Work to complete:
Take the lines from the one bearing "build_addon()" to the one bearing "return Vector((low.x +", inclusive, and reproduce them exactly; include no other line.

Material provided:
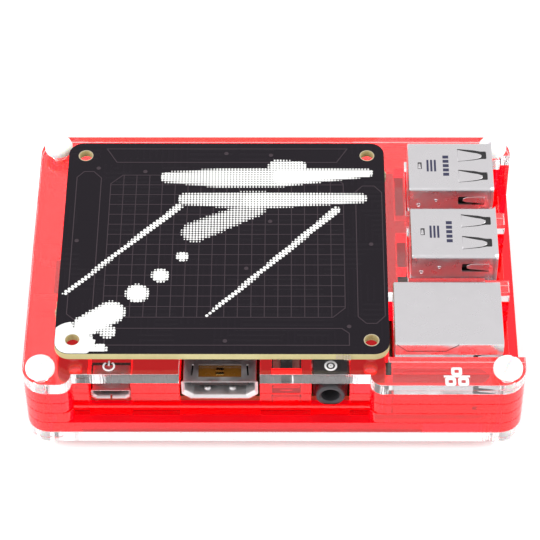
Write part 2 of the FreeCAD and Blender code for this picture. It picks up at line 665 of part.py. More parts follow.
def flared_socket(name, label, contact_count):
    """A small front-facing socket whose lower corners slope in, with a tongue and a row of contacts."""
    wide, tall, slope, wall = (f"{name}_{part}" for part in ("wide", "tall", "slope", "wall"))
    place = (f"{BOARD_X} + {name}_centre", f"{BOARD_Y} + {name}_front + {name}_deep",
             f"{BOARD_TOP} + {name}_low")

    def section(sketch, inset):
        half, low, high = f"({wide} / 2 - {inset})", inset, f"{tall} - {inset}"
        knee, foot = f"{slope} + {inset} / 2", f"({wide} / 2 - {slope} - {inset} / 2)"
        draw_polygon(sketch, [(f"-{foot}", low), (foot, low), (half, knee), (half, high),
                              (f"-{half}", high), (f"-{half}", knee)])

    shell = new_body(f"{label}_shell", *place)
    outline = new_sketch(shell, f"{label}_outline", "XZ_Plane")
    section(outline, "0")
    add_pad(shell, outline, f"{name}_deep")
    hollow = new_sketch(shell, f"{label}_hollow", "XZ_Plane", f"{wall}")
    section(hollow, wall)
    add_pocket(shell, hollow, f"{name}_deep", True)
    keep(shell)

    insulator = new_body(f"{label}_insulator", *place)
    plug = new_sketch(insulator, f"{label}_plug", "XZ_Plane", wall)
    section(plug, wall)
    add_pad(insulator, plug, f"{name}_deep - {name}_port_deep - {wall}")
    tongue = new_sketch(insulator, f"{label}_tongue", "XZ_Plane", wall)
    middle = f"{tall} / 2"
    draw_rectangle(tongue, f"-{name}_tongue_wide / 2", f"{middle} - {name}_tongue_thick / 2",
                   f"{name}_tongue_wide / 2", f"{middle} + {name}_tongue_thick / 2")
    add_pad(insulator, tongue, f"{name}_deep - {wall} - overcut")
    keep(insulator)

    contacts = []
    for number in range(contact_count):
        offset = f"({number} - {(contact_count - 1) / 2}) * {name}_contact_pitch"
        contacts.append(board_block(f"{label}_contact_{number + 1}",
                                    (f"{name}_centre + {offset} - {name}_contact_wide / 2",
                                     f"{name}_front + 2 * overcut",
                                     f"{name}_low + {middle} + {name}_tongue_thick / 2"),
                                    (f"{name}_contact_wide", f"{name}_contact_length",
                                     f"{name}_contact_thick")))
    keep(group(f"{label}_contacts", contacts))


def build_audio():
    """The round sound socket: a moulded body with a nose, and the spring clips inside its bore."""
    body = new_body("audio_body", f"{BOARD_X} + audio_centre", f"{BOARD_Y} + audio_deep",
                    f"{BOARD_TOP} + audio_axis")
    outline = new_sketch(body, "audio_outline", "XZ_Plane")
    draw_rectangle(outline, "-audio_wide / 2", "-audio_axis", "audio_wide / 2",
                   "audio_tall - audio_axis")
    add_pad(body, outline, "audio_deep")
    nose = new_sketch(body, "audio_nose_ring", "XZ_Plane")
    draw_circle(nose, "0", "0", "audio_barrel")
    add_pad(body, nose, "audio_deep + audio_nose")
    bore = new_sketch(body, "audio_bore_circle", "XZ_Plane", "audio_deep + audio_nose - audio_bore_length")
    draw_circle(bore, "0", "0", "audio_bore")
    add_pocket(body, bore, "audio_bore_length", True)
    keep(body)
    clips = []
    for number, side in enumerate(("-", "+", "-")):
        clips.append(board_block(f"audio_clip_{number + 1}",
                                 (f"audio_centre {side} (audio_wide + audio_clip_thick) / 2"
                                  " - audio_clip_thick / 2",
                                  f"audio_clip_first + {number} * audio_clip_step", "overcut"),
                                 ("audio_clip_thick", "audio_clip_wide", "audio_tall - 2 * overcut")))
    keep(group("audio_clips", clips))


def build_ribbon(name):
    """A ribbon-cable connector with its contacts, and the latch that pulls up by about a millimetre."""
    centre, middle = f"{name}_centre", f"{name}_middle"
    base = board_block(f"{name}_block", (f"{centre} - ribbon_deep / 2", f"{middle} - ribbon_long / 2",
                                         "0"),
                       ("ribbon_deep", "ribbon_long", "ribbon_tall"))
    slit = board_block(f"{name}_slit", (f"{centre} - ribbon_slit / 2", f"{middle} - ribbon_slit_long / 2",
                                        "ribbon_tall - ribbon_slit_deep"),
                       ("ribbon_slit", "ribbon_slit_long", "ribbon_slit_deep + overcut"))
    wells, tabs = [], []
    latch_front = f"{middle} - latch_long / 2"
    for end, y in (("front", latch_front),
                   ("back", f"{middle} + latch_long / 2 - latch_tab_thick")):
        wells.append(board_block(f"{name}_well_{end}",
                                 (f"{centre} - latch_deep / 2 - latch_clear", f"{y} - latch_clear",
                                  "ribbon_tall - latch_tab_drop - latch_clear"),
                                 ("latch_deep + 2 * latch_clear", "latch_tab_thick + 2 * latch_clear",
                                  "latch_tab_drop + overcut")))
        tabs.append(board_block(f"{name}_tab_{end}",
                                (f"{centre} - latch_deep / 2", y, "ribbon_tall - latch_tab_drop"),
                                ("latch_deep", "latch_tab_thick", "latch_tab_drop + latch_tall / 2")))
    keep(cut_away(f"{name}_connector", base, [slit] + wells))
    bar = board_block(f"{name}_bar", (f"{centre} - latch_deep / 2", latch_front,
                                      "ribbon_tall + latch_clear"),
                      ("latch_deep", "latch_long", "latch_tall - latch_clear"))
    gap = board_block(f"{name}_gap", (f"{centre} - ribbon_slit / 2", f"{middle} - ribbon_slit_long / 2",
                                      "ribbon_tall"),
                      ("ribbon_slit", "ribbon_slit_long", "latch_tall + overcut"))
    keep(cut_away(f"{name}_latch", joined(f"{name}_bar_and_tabs", [bar] + tabs), [gap]))
    contacts = []
    for number in range(15):
        offset = f"({number} - 7) * ribbon_pitch - ribbon_contact_wide / 2"
        contacts.append(board_block(f"{name}_contact_{number + 1}",
                                    (f"{centre} - ribbon_slit / 2", f"{middle} + {offset}",
                                     "ribbon_tall - ribbon_slit_deep"),
                                    ("ribbon_contact_thick", "ribbon_contact_wide",
                                     "ribbon_contact_tall")))
    keep(group(f"{name}_contacts", contacts))


def build_card_slot():
    """The memory card's slot, under the board's left end: a moulded bed above, a folded skin below."""
    middle = "board_width / 2"
    under = "-board_thick"
    low = f"{middle} - slot_wide / 2"
    keep(board_block("card_bed", ("slot_left", low, f"{under} - slot_base"),
                     ("slot_long", "slot_wide", "slot_base")))
    hull = board_block("card_skin_blank", ("slot_left", low, f"{under} - slot_tall"),
                       ("slot_long", "slot_wide", "slot_tall - slot_base"))
    space = board_block("card_skin_space", ("slot_left - overcut", f"{low} + slot_skin",
                                            f"{under} - slot_tall + slot_skin"),
                        ("slot_long + overcut - slot_skin", "slot_wide - 2 * slot_skin", "slot_tall"))
    keep(cut_away("card_slot_shell", hull, [space]))
    contacts = []
    for number in range(8):
        offset = f"({number} - 3.5) * card_contact_pitch - card_contact_wide / 2"
        contacts.append(board_block(f"card_contact_{number + 1}",
                                    ("slot_left + slot_long / 2", f"{middle} + {offset}",
                                     f"{under} - slot_base - card_contact_thick"),
                                    ("card_contact_long", "card_contact_wide", "card_contact_thick")))
    keep(group("card_slot_contacts", contacts))
    top = f"{under} - slot_base - card_gap"
    slab = board_block("card_slab", ("card_left", f"{middle} - card_wide / 2", f"{top} - card_thick"),
                       ("card_long", "card_wide", "card_thick"))
    lip = board_block("card_lip_bar", ("card_left", f"{middle} - card_wide / 2",
                                       f"{top} - card_thick - card_lip"),
                      ("card_lip_long", "card_wide", "card_lip + card_thick / 2"))
    keep(joined("memory_card", [slab, lip]))


def build_solder_legs():
    """The sockets' soldered legs, which stand out under the board and carry it on the first red plate."""
    places = []
    for centre in ("usb_front_centre", "usb_back_centre"):
        for x in ("usb_left + usb_length / 3", "usb_left + 2 * usb_length / 3"):
            places += [(x, f"{centre} {side} usb_wide / 2") for side in ("-", "+")]
    places += [("net_left + 2 * net_length / 3", f"net_centre {side} net_wide / 3") for side in ("-", "+")]
    for name in ("video", "power", "audio"):
        for x in (f"{name}_centre - {name}_wide / 2 + leg_radius",
                  f"{name}_centre + {name}_wide / 2 - leg_radius"):
            places += [(x, f"{name}_deep / 5"), (x, f"{name}_deep * 3 / 5")]
    legs = []
    for number, (x, y) in enumerate(places, start=1):
        leg = doc.addObject("Part::Cylinder", f"leg_{number}")
        leg.setExpression("Radius", bind("leg_radius"))
        leg.setExpression("Height", bind("board_lift"))
        for axis, text in zip("xyz", on_board(x, y, "-board_thick - board_lift")):
            leg.setExpression(f"Placement.Base.{axis}", bind(text))
        legs.append(leg)
    keep(group("solder_legs", legs))


# ---------------------------------------------------------------- chips and small parts
def chip(label, x, y, side, thick, bottom="0"):
    return keep(board_block(label, (f"{x} - {side} / 2", f"{y} - {side} / 2", bottom),
                            (side, side, thick)))


def part_row(name, size):
    """A row of equal small parts on the board, placed about their centres."""
    count, x, y, step_x, step_y = PART_ROWS[name]
    long, wide, thick = size
    return [board_block(f"{name}_{number + 1}",
                        (f"{x + number * step_x} - {long} / 2", f"{y + number * step_y} - {wide} / 2",
                         "0"), (long, wide, thick))
            for number in range(count)]


def build_chips():
    chip("processor", "processor_x", "processor_y", "processor_side", "processor_thick")
    chip("memory_chip", "processor_x", "processor_y", "memory_side", "memory_thick", "processor_thick")
    chip("usb_network_chip", "hub_x", "hub_y", "hub_side", "hub_thick")
    keep(group("crystals", part_row("crystal", ("crystal_long", "crystal_wide", "crystal_thick"))))
    keep(group("chokes", part_row("choke", ("choke_side", "choke_side", "choke_thick"))))
    keep(group("status_lamps", part_row("lamp", ("led_long", "led_wide", "led_thick"))))
    for kind, label, thick in (("capacitor", "small_capacitors", "chip_thick"),
                               ("resistor", "small_resistors", "resistor_thick")):
        parts = []
        for row in "abcd":
            parts += part_row(f"{kind}_{row}", ("chip_long", "chip_wide", thick))
        keep(group(label, parts))


# ---------------------------------------------------------------- build, test and write
def check_model():
    """Every object has to have computed, and every sub-part has to be a valid shape."""
    doc.recompute()
    for item in doc.Objects:
        if {"Invalid", "Error"} & set(item.State):
            raise RuntimeError(f"{item.Name} failed: {item.State}")
    for node in NODES:
        if node.Shape.isNull() or not node.Shape.isValid():
            raise RuntimeError(f"{node.Label} has no valid shape")


build_case()
build_fasteners()
drill_for_pins(circuit_board("main_board", BOARD_Z, "board_length", "board_width", "board_thick"))
build_header()
build_chips()
build_usb("usb_front", "usb_front_centre")
build_usb("usb_back", "usb_back_centre")
build_network()
flared_socket("video", "video", 10)
flared_socket("power", "power", 5)
build_audio()
build_ribbon("camera")
build_ribbon("display")
build_card_slot()
build_solder_legs()
build_addon()
check_model()

os.makedirs("parts", exist_ok=True)
for node in NODES:
    node.Shape.exportStep(f"parts/{node.Label}.step")
print(len(NODES), "sub-parts written")
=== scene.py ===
"""Looks of a single board computer in a stack of acrylic plates, with a sensing board plugged on top."""
import math

import bmesh
import bpy
from mathutils import Matrix, Vector


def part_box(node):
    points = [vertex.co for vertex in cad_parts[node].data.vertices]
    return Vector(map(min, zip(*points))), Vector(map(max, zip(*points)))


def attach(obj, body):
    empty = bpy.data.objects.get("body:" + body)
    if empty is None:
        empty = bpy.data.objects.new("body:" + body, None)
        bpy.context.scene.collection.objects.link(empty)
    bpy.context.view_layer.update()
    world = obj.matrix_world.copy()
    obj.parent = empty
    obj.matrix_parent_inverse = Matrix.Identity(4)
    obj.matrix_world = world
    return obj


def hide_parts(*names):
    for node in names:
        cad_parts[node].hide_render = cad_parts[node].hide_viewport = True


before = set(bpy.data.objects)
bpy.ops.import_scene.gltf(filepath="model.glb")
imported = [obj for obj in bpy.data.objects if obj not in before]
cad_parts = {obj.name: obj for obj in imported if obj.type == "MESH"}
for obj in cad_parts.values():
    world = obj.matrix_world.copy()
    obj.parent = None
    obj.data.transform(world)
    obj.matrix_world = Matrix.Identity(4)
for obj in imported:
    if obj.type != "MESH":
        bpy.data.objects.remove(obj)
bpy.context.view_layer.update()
MM = 0.001
CASE = "case_and_board"
ADDON = "addon"


def corners(node):
    """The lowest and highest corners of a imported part, in millimetres."""
    low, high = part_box(node)
    return Vector(low) / MM, Vector(high) / MM


def on(node, x, y, z=0.0):
    """A place given from a board's left front corner and upper face, in millimetres."""
    low, high = corners(node)
    return Vector((low.x + x, low.y + y, high.z + z))


# ------------------------------------------------------------------ mesh helpers, in millimetres
def carry(axis, a, b, along):
    """A point of a flat outline, with the outline's own plane square to the axis."""
    return {"x": (along, a, b), "y": (a, along, b), "z": (a, b, along)}[axis]


def loft(bm, rings, capped=True):
    """A skin through rings of points, closed by a cap at each end."""
    loops = [[bm.verts.new(point) for point in ring] for ring in rings]
    count = len(loops[0])
    for first, second in zip(loops, loops[1:]):
        for i in range(count):
            bm.faces.new((first[i], first[(i + 1) % count], second[(i + 1) % count], second[i]))
    if capped:
        bm.faces.new(list(reversed(loops[0])))
        bm.faces.new(loops[-1])
    return loops


def prism(bm, outline, start, end, axis="z"):
    """A straight solid: a flat outline carried along an axis."""
    return loft(bm, [[carry(axis, a, b, along) for a, b in outline] for along in (start, end)])


def box(bm, low, high):
    """An upright box between two corners."""
    prism(bm, [(low[0], low[1]), (high[0], low[1]), (high[0], high[1]), (low[0], high[1])], low[2], high[2])


def rounded(left, low, right, high, radii, steps=5):
    """A rectangle's outline with each corner rounded, from the lower left corner round to the left."""
    centres = [(left, low, 1, 1), (right, low, -1, 1), (right, high, -1, -1), (left, high, 1, -1)]
    outline = []
    for turn, ((x, y, inward_x, inward_y), radius) in enumerate(zip(centres, radii)):
        for i in range(steps + 1 if radius else 1):
            angle = math.pi + math.pi / 2 * (turn + i / steps)
            outline.append((x + inward_x * radius + radius * math.cos(angle),
                            y + inward_y * radius + radius * math.sin(angle)))
    return outline


def circle(x, y, radius, steps=24):
    """A round outline."""
    return [(x + radius * math.cos(2 * math.pi * i / steps), y + radius * math.sin(2 * math.pi * i / steps))
            for i in range(steps)]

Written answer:
build_addon()
check_model()

os.makedirs("parts", exist_ok=True)
for node in NODES:
    node.Shape.exportStep(f"parts/{node.Label}.step")
print(len(NODES), "sub-parts written")
=== scene.py ===
"""Looks of a single board computer in a stack of acrylic plates, with a sensing board plugged on top."""
import math

import bmesh
import bpy
from mathutils import Matrix, Vector


def part_box(node):
    points = [vertex.co for vertex in cad_parts[node].data.vertices]
    return Vector(map(min, zip(*points))), Vector(map(max, zip(*points)))


def attach(obj, body):
    empty = bpy.data.objects.get("body:" + body)
    if empty is None:
        empty = bpy.data.objects.new("body:" + body, None)
        bpy.context.scene.collection.objects.link(empty)
    bpy.context.view_layer.update()
    world = obj.matrix_world.copy()
    obj.parent = empty
    obj.matrix_parent_inverse = Matrix.Identity(4)
    obj.matrix_world = world
    return obj


def hide_parts(*names):
    for node in names:
        cad_parts[node].hide_render = cad_parts[node].hide_viewport = True


before = set(bpy.data.objects)
bpy.ops.import_scene.gltf(filepath="model.glb")
imported = [obj for obj in bpy.data.objects if obj not in before]
cad_parts = {obj.name: obj for obj in imported if obj.type == "MESH"}
for obj in cad_parts.values():
    world = obj.matrix_world.copy()
    obj.parent = None
    obj.data.transform(world)
    obj.matrix_world = Matrix.Identity(4)
for obj in imported:
    if obj.type != "MESH":
        bpy.data.objects.remove(obj)
bpy.context.view_layer.update()
MM = 0.001
CASE = "case_and_board"
ADDON = "addon"


def corners(node):
    """The lowest and highest corners of a imported part, in millimetres."""
    low, high = part_box(node)
    return Vector(low) / MM, Vector(high) / MM


def on(node, x, y, z=0.0):
    """A place given from a board's left front corner and upper face, in millimetres."""
    low, high = corners(node)
    return Vector((low.x + x, low.y + y, high.z + z))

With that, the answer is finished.